On 25 October 2017, Climate Transparency’s partner Jorge Villareal, Iniciativa Climática de México, presented the Brown to Green Report 2017 at Mexico’s Ministry of Foreign Affairs (SRE). The presentation focused on Mexico’s climate performance compared to its G20 peers. Juan Carlos Arredondo Brun, Director of the Climate Change Division of the Ministry of Environment and Natural Resources (SERMANAT) and Norma Munguia, Director of Global Affairs, Ministry of Foreign Affairs, gave their view on Mexico’s transition towards a low-carbon, resilient economy. Around 25 experts from civil society joined the discussions.

According to the Brown to Green Report, Mexico’s share and growth rates of renewable energy remain below the G20 average, despite significantly increasing the amount of renewable energy capacity installed in 2016 compared to previous years. Overall, Mexico receives a positive policy performance rating from national experts, but they criticise its mitigation strategy for 2050 for not containing an implementation roadmap, and the fact that it does not provide clear measures and actions of how to comply with the emission reduction targets set in its Climate Change Law. Mexico has recently improved its support policy for renewable energy. Its investment attractiveness for renewables is in the middle range of the G20 due to its low market absorption capacity and general investment conditions. A carbon tax was introduced in 2014, which applies to fossil fuels but exempts natural gas. In 2016, it announced plans to establish a national carbon market in 2018, and expressed a strong interest in a North American carbon market. However, it continues to subsidise its oil and gas industry through tax breaks and budgetary support.
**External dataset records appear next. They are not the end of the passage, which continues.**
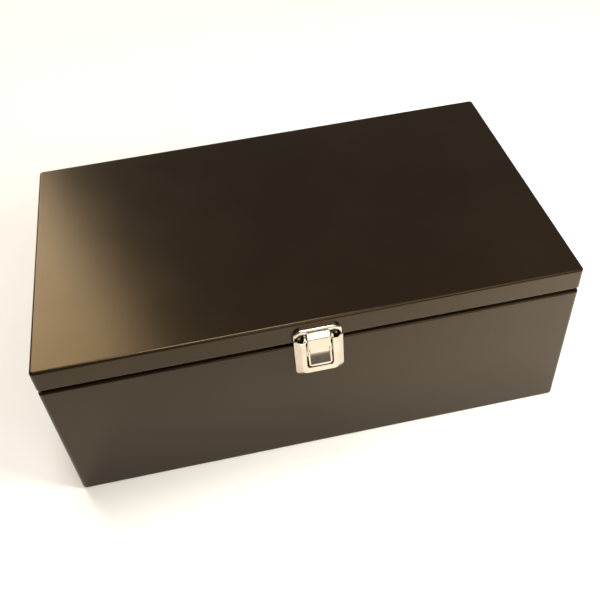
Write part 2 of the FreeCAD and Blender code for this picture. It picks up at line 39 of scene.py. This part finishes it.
def make_camera():
    data = bpy.data.cameras.new("camera")
    data.lens = CAMERA_LENS
    data.sensor_width = CAMERA_SENSOR
    camera = bpy.data.objects.new("camera", data)
    bpy.context.scene.collection.objects.link(camera)
    ahead = Vector((math.sin(CAMERA_HEADING) * math.cos(CAMERA_DIP),
                    math.cos(CAMERA_HEADING) * math.cos(CAMERA_DIP),
                    -math.sin(CAMERA_DIP)))
    level_right = ahead.cross(UP).normalized()
    level_up = level_right.cross(ahead)
    cosine = math.cos(CAMERA_ROLL)
    sine = math.sin(CAMERA_ROLL)
    right = cosine * level_right + sine * level_up
    up = -sine * level_right + cosine * level_up
    turn = Matrix((right, up, -ahead)).transposed()
    camera.matrix_world = Matrix.Translation(CAMERA_PLACE) @ turn.to_4x4()
    bpy.context.scene.camera = camera


# ---------------------------------------------------------------------------------------------
# Materials: colour, roughness and bump each follow a noise of their own
# ---------------------------------------------------------------------------------------------
MIDDLE_OF_NOISE = (0.3, 0.7)
MOST_OF_NOISE = (0.25, 0.75)
OPAQUE = 1.0


class Shader:
    """A short way to lay out a node material."""

    def __init__(self, name):
        self.material = bpy.data.materials.new(name)
        self.material.use_nodes = True
        self.tree = self.material.node_tree
        self.surface = self.tree.nodes["Principled BSDF"]
        self.relief = None

    def node(self, kind, **inputs):
        made = self.tree.nodes.new(kind)
        self.fill(made, inputs)
        return made

    def fill(self, node, inputs):
        for name, value in inputs.items():
            node.inputs[name.replace("_", " ")].default_value = value

    def link(self, source, target):
        self.tree.links.new(source, target)

    def noise(self, scale, detail=3.0, roughness=0.5, stretch=None):
        """A noise over object coordinates, which are metres in the frame."""
        place = self.node("ShaderNodeTexCoord").outputs["Object"]
        if stretch:
            mapping = self.node("ShaderNodeMapping", Scale=stretch)
            self.link(place, mapping.inputs["Vector"])
            place = mapping.outputs["Vector"]
        texture = self.node("ShaderNodeTexNoise", Scale=scale, Detail=detail, Roughness=roughness)
        self.link(place, texture.inputs["Vector"])
        return texture.outputs["Fac"]

    def colour(self, noise, dark, light, across=MIDDLE_OF_NOISE):
        """The base colour runs from dark to light across that part of the noise."""
        ramp = self.node("ShaderNodeValToRGB")
        for element, position, tone in zip(ramp.color_ramp.elements, across, (dark, light)):
            element.position = position
            element.color = (*tone, OPAQUE)
        self.link(noise, ramp.inputs["Fac"])
        self.link(ramp.outputs["Color"], self.surface.inputs["Base Color"])

    def roughness(self, noise, low, high):
        """The roughness runs from low to high with the noise."""
        spread = self.node("ShaderNodeMapRange", To_Min=low, To_Max=high)
        self.link(noise, spread.inputs["Value"])
        self.link(spread.outputs["Result"], self.surface.inputs["Roughness"])

    def bump(self, noise, depth, strength):
        """A relief of that depth in metres, over the relief already there."""
        made = self.node("ShaderNodeBump", Distance=depth, Strength=strength)
        self.link(noise, made.inputs["Height"])
        if self.relief:
            self.link(self.relief, made.inputs["Normal"])
        self.relief = made.outputs["Normal"]
        self.link(self.relief, self.surface.inputs["Normal"])

    def set(self, **values):
        self.fill(self.surface, values)


def powder_coat():
    """Satin black with a fine orange peel, faint cloudiness in its gloss and a warm cast."""
    shader = Shader("powder_coat")
    shader.colour(shader.noise(scale=14.0, detail=4.0),
                  dark=(0.0068, 0.0043, 0.0026), light=(0.0098, 0.0062, 0.0037))
    shader.roughness(shader.noise(scale=36.0, detail=5.0), low=0.17, high=0.24)
    shader.bump(shader.noise(scale=1300.0, detail=2.0), depth=0.06 * MM, strength=0.4)
    shader.bump(shader.noise(scale=2300.0, detail=2.0), depth=0.03 * MM, strength=0.5)
    shader.set(IOR=1.44, Specular_Tint=(1.0, 0.75, 0.43, OPAQUE))
    return shader.material


def nickel_plate():
    """Bright nickel with a warm tone, faint rolling marks and handling haze."""
    shader = Shader("nickel_plate")
    shader.colour(shader.noise(scale=160.0, detail=4.0),
                  dark=(0.58, 0.50, 0.40), light=(0.70, 0.62, 0.51), across=MOST_OF_NOISE)
    shader.roughness(shader.noise(scale=700.0, detail=5.0, roughness=0.65), low=0.08, high=0.2)
    rolling_marks = shader.noise(scale=1400.0, stretch=(0.25, 1.0, 1.0))
    shader.bump(rolling_marks, depth=0.02 * MM, strength=0.35)
    shader.bump(shader.noise(scale=150.0, detail=1.0), depth=0.12 * MM, strength=0.35)
    shader.set(Metallic=1.0)
    return shader.material


def bright_steel():
    """Plated pins and rivets: a cooler metal with a coarser haze."""
    shader = Shader("bright_steel")
    shader.colour(shader.noise(scale=500.0), dark=(0.52, 0.49, 0.44), light=(0.68, 0.64, 0.57))
    shader.roughness(shader.noise(scale=1500.0, detail=4.0), low=0.2, high=0.36)
    shader.bump(shader.noise(scale=2600.0), depth=0.02 * MM, strength=0.4)
    shader.set(Metallic=1.0)
    return shader.material


def black_rubber():
    """Matt rubber with a soft grain."""
    shader = Shader("black_rubber")
    shader.colour(shader.noise(scale=300.0),
                  dark=(0.012, 0.012, 0.012), light=(0.025, 0.024, 0.023))
    shader.roughness(shader.noise(scale=900.0), low=0.6, high=0.8)
    shader.bump(shader.noise(scale=1800.0), depth=0.04 * MM, strength=0.5)
    return shader.material


def studio_floor():
    """Pale warm grey with a barely uneven surface."""
    shader = Shader("studio_floor")
    shader.colour(shader.noise(scale=2.0), dark=(0.86, 0.855, 0.845), light=(0.88, 0.875, 0.865))
    shader.roughness(shader.noise(scale=5.0), low=0.7, high=0.8)
    shader.bump(shader.noise(scale=90.0), depth=0.2 * MM, strength=0.1)
    return shader.material


# ---------------------------------------------------------------------------------------------
# Studio: a pale floor, a dim warm world and four soft lights: one above, one high in front, a
# small one low at the front right and a warm one behind at the left, which the lid reflects
# ---------------------------------------------------------------------------------------------
FLOOR_REACH = 6.0
WORLD_COLOUR = (1.0, 0.96, 0.90, OPAQUE)
WORLD_STRENGTH = 0.2
BOX_AIM = Vector((0.0, 0.0, 0.08))
FRONT_RIGHT_AIM = Vector((0.18, -0.18, 0.0))


def make_floor():
    corners = [(-FLOOR_REACH, -FLOOR_REACH, 0),
               (FLOOR_REACH, -FLOOR_REACH, 0),
               (FLOOR_REACH, FLOOR_REACH, 0),
               (-FLOOR_REACH, FLOOR_REACH, 0)]
    mesh = bpy.data.meshes.new("floor")
    mesh.from_pydata(corners, [], [(0, 1, 2, 3)])
    floor = bpy.data.objects.new("floor", mesh)
    bpy.context.scene.collection.objects.link(floor)
    mesh.materials.append(studio_floor())


def area_light(name, place, aim, size, watts, colour, size_y=None):
    """A square light, or a rectangular one where size_y is given, facing its aim."""
    data = bpy.data.lights.new(name, "AREA")
    data.energy = watts
    data.color = colour
    data.size = size
    if size_y:
        data.shape = "RECTANGLE"
        data.size_y = size_y
    light = bpy.data.objects.new(name, data)
    bpy.context.scene.collection.objects.link(light)
    turn = (aim - Vector(place)).to_track_quat("-Z", "Y").to_matrix().to_4x4()
    light.matrix_world = Matrix.Translation(place) @ turn
    return light


def make_world():
    world = bpy.data.worlds.new("studio")
    world.use_nodes = True
    background = world.node_tree.nodes["Background"]
    background.inputs["Color"].default_value = WORLD_COLOUR
    background.inputs["Strength"].default_value = WORLD_STRENGTH
    bpy.context.scene.world = world


def make_studio():
    make_floor()
    make_world()
    bpy.context.scene.view_settings.view_transform = "Standard"
    area_light("front_top_light", place=(0.4, -1.15, 1.35), aim=BOX_AIM, size=1.0,
               watts=8.0, colour=(1.0, 0.97, 0.91))
    area_light("overhead_light", place=(-0.1, 0.35, 2.3), aim=BOX_AIM, size=0.8,
               watts=30.0, colour=(1.0, 0.97, 0.92))
    right_light = area_light("right_light", place=(0.52, -0.32, 0.36), aim=FRONT_RIGHT_AIM,
                             size=0.25, watts=7.5, colour=(1.0, 0.93, 0.82))
    right_light.visible_glossy = False
    area_light("back_left_light", place=(-0.75, 1.36, 1.34), aim=BOX_AIM, size=0.66, size_y=0.95,
               watts=16.0, colour=(1.0, 0.83, 0.60))


# ---------------------------------------------------------------------------------------------
# Carried-over CAD nodes and their finishes
# ---------------------------------------------------------------------------------------------
FINISHES = {
    "black_powder_coat": powder_coat,
    "nickel_plate": nickel_plate,
    "bright_steel": bright_steel,
    "black_rubber": black_rubber,
}


def finish_nodes():
    """Give each CAD node the material of its slot in the record."""
    made = {name: build() for name, build in FINISHES.items()}
    slots = {part["node"]: part["material_slot"] for part in frame["record"]["subparts"]}
    for name, node in frame["nodes"].items():
        for slot in node.material_slots:
            slot.material = made[slots[name]]


make_camera()
make_studio()
finish_nodes()
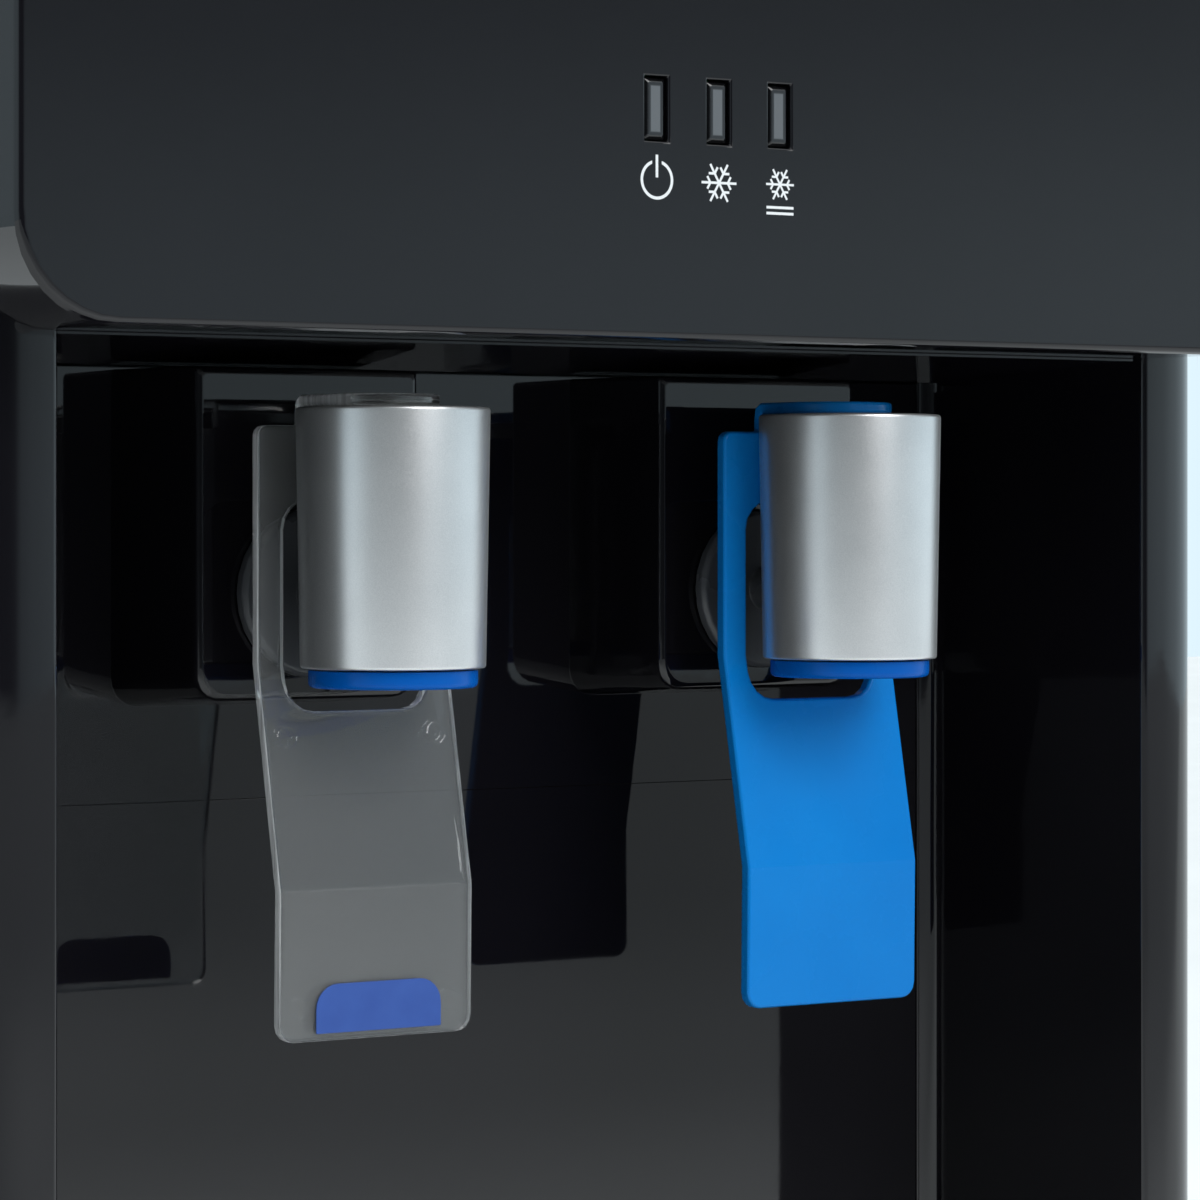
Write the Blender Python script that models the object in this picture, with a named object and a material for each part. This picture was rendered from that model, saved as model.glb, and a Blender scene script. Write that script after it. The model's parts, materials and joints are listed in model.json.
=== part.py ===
"""Countertop water dispenser with two push-lever taps, built as separate pieces in one frame.

Metres, +Z up, the front faces -Y, X runs to the right as seen from the front. The origin is under the
middle of the body on the surface it stands on. Every piece is one closed solid; pieces that meet keep GAP.
"""

import math

import bmesh
import bpy
from mathutils import Vector

MM = 0.001

# ---- driving dimensions ---------------------------------------------------------------------------
BODY_W = 313 * MM          # over the side panels
BODY_D = 385 * MM          # upper cover front to rear panel
BODY_H = 442 * MM          # feet to top cover
GAP = 0.3 * MM             # clearance between pieces that meet
WALL = 2.5 * MM            # moulded and sheet wall

FOOT_H = 8 * MM
FOOT_R = 11 * MM
FOOT_INSET = 32 * MM       # rear feet, in from each side
BASE_TOP = 48 * MM         # top of the front base moulding
BASE_CORNER_R = 22 * MM
LID_T = 6 * MM             # top cover
LID_RIM = 8 * MM
PAN_T = 1.5 * MM
PAN_WALL_H = 18 * MM
SIDE_CLEAR = 0.5 * MM      # sheet parts inside the side panels

COVER_H = 127 * MM         # upper cover and top cover together
COVER_PROUD = 26 * MM      # upper cover in front of the pillars
COVER_CORNER_R = 20 * MM
COVER_T = 3 * MM
PILLAR_W = 21.9 * MM       # face of each front pillar
PILLAR_R = 16 * MM         # outer corner of the front pillars
PILLAR_RETURN = 3 * MM
PILLAR_LIP = 1.5 * MM      # inner corner of the front pillars
ALCOVE_DEPTH = 69 * MM     # pillar front to alcove back wall
ALCOVE_DRAFT = 5.1 * MM    # each side wall closes in by this much at the back
ALCOVE_FILLET = 4.9 * MM
CEILING_FALL = 3.5 * MM    # the ceiling drops towards the wall
PANEL_GAP = 0.12 * MM      # the two wall panels butt closely
SPLIT_DROP = 22 * MM       # joint between the wall panels, below the bosses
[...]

Highlights of the event discussions include:

  • Absolute decoupling of emissions in the energy sector in Mexico: Mexico has reduced its emissions in the energy sector mainly through the substitution of fuel oil by natural gas. However, future predictions show that in 2030 Mexico will emit almost as much as it does now if the development of its economy is based on natural gas. An absolute decoupling of GHG emissions from the electricity sector requires an increase of renewable energy within the energy matrix.
  • Translation and incorporation of the Paris Agreement into the Mexican law: So far the Paris Agreement and the NDC are only voluntary pledges and although they are recognised by the International Community, there is a need to legislate the outcome in order to secure Mexico’s pledges beyond political will and implementation limitations.
  • Adoption of the Paris rulebook: Mexico pledged to reduce its emissions by 30% in 2020 based on the emission levels of the year 2000. Despite emission reductions, in 2016 only a sixth of the overall necessary emission reduction has been achieved. This means that Mexico will have to increase its ambition rapidly to comply with its own targets, let alone the Paris roadmap.
  • Forestry sector: Although Mexico shows no signs of deforestation and it is likely that it will comply with the 2030 0% deforestation goal, there is a need to assess the state and quality of forests in Mexico.
  • Production and consumption: While the Brown to Green report assesses the production side of the economy, it is important to incorporate indicators on consumption patterns.
  • Electricity auctions: During 2016, Mexico undertook two electrify auctions and in both cases solar and wind technologies achieved most of the allocated prices. The first with an average cost per MW/h of 43 USD and the second ranking lower with a 33$/MWh. This shows that in terms of competitiveness, renewable energies are already competitive in the national market, however the lack of public and private support for its development and penetration has been the consequence of its delayed incorporation into the energy matrix at a larger scale and a faster rate.